Another woman walked into the car with an infant riding in a sling on her chest, and leaned against the side of the doorway. The women didn’t seem to know each other. For the next hour or so, both kids made goggle-eyes at everyone, babbled and smiled, and reached out their tiny arms, and every passenger in their line of sight – young or old – made eye contact and responded and gently played with them to pass the time. It was delightfully civilized.
One of the women stopped wiggling and held her infant up and did a smell test. Time to change the diaper. She turned to the big open stroller and lowered the kid inside, and did a quick sequence of practiced arm movements. Something went into a bag and another thing came out. In two minutes the infant was back on her shoulder, looking mildly pleased and wearing a different pair of pajama pants. No embarrassment, no bustling out to a changing station in a tiny bathroom behind a door. Nobody seemed to notice.

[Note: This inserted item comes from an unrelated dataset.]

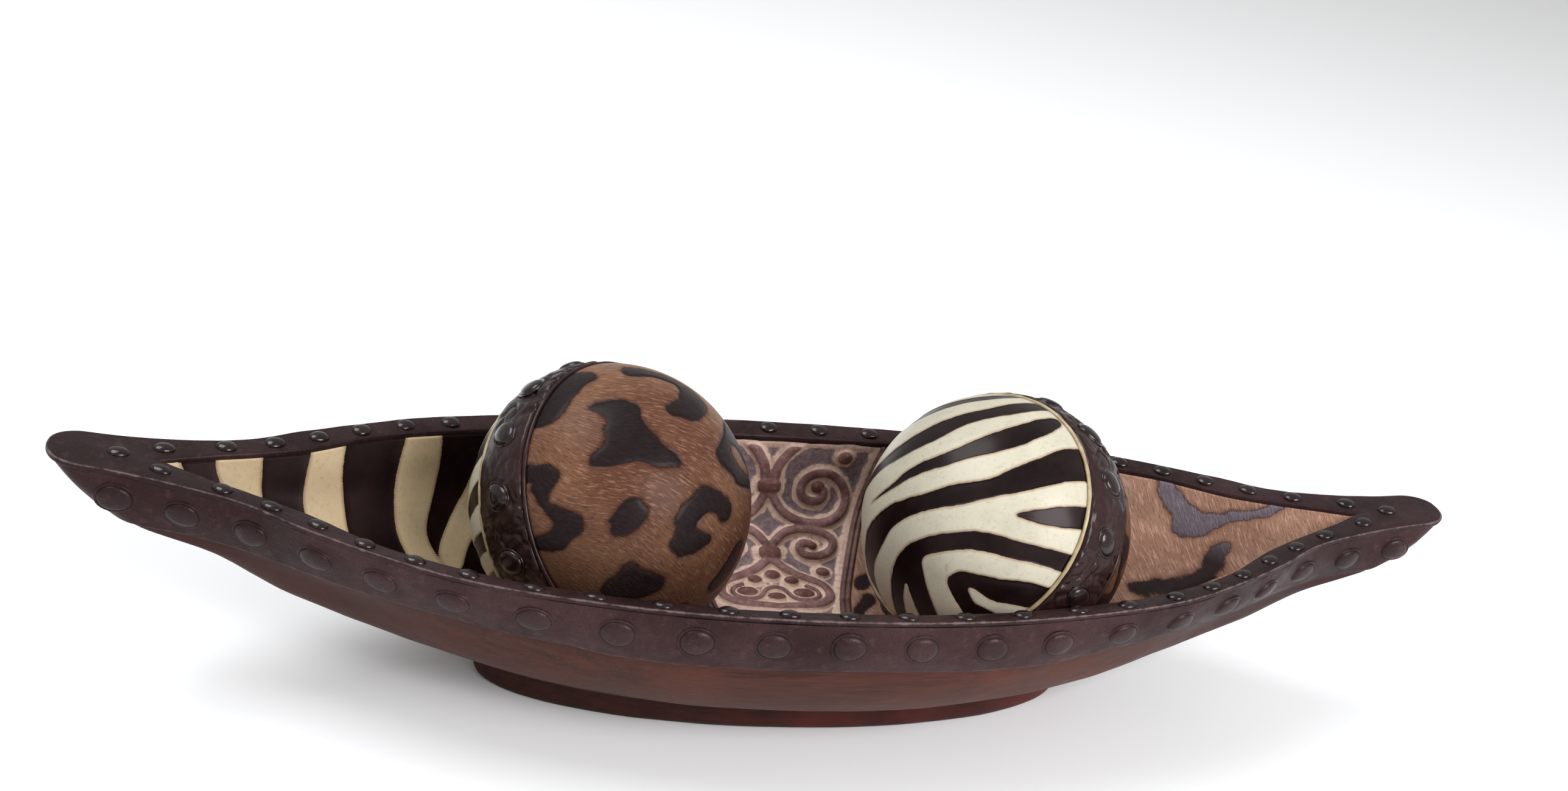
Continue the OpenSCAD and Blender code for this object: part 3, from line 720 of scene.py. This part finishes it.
# Raised work of the carved panel, right half, as (distance from the panel's axis, distance up the basin)
SCROLLS = [
    (2.4, [(2, 75), (2.6, 79.5), (5, 83.5), (8, 87.5), (11, 90.5), (15, 93)]),
    (2.15, [(1.5, 68), (4, 63), (7.5, 59.5), (13, 57), (20, 56.5), (26, 58), (30.5, 62), (32, 66.5),
           (31.5, 71), (28.5, 75.5), (24, 77.8), (19, 77.5), (15, 75.3), (12.8, 71.5), (13.4, 67.8),
           (16.5, 65.8), (20, 65.8), (22.5, 67.8), (22.4, 70.5)]),
    (2.0, [(1.5, 47.5), (5.5, 52), (10.5, 54), (16.5, 54.2), (21.5, 53.3), (25.5, 51.3), (26.5, 48.3),
           (24.5, 45), (20, 43), (15.5, 42.8), (12.5, 44.3), (12, 46.8), (14, 48.4), (16.5, 48)]),
    (2.1, [(0, 41), (2.5, 39.6), (5, 37), (9.2, 34.5), (13.5, 32.5), (17.5, 31), (20.5, 29), (22, 25.5),
           (21.6, 22), (18, 19), (13, 17.5), (6, 17), (0, 16.4)]),
    (1.1, [(0.5, 27), (3.5, 26), (5, 23.5), (7, 20.8), (11, 19.9), (15.5, 20.8), (17.8, 23.5), (16.5, 26.5),
           (13, 28)]),
]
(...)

It all made me thoughtful. The dynamic of caring for children, for all people of all ages, felt more integrated with the rest of daily life here. How could I encourage that back home?
As I continued north the trains got smaller and smaller. The connection to Hirtshals was just two cars. I felt the trappings of the modern transport system falling away … or perhaps a sense of distance creeping in; a sense of deeper language barriers and differences in custom. I was headed for colder and higher land with a lower sun. The environment was rapidly changing away from what felt like home in California.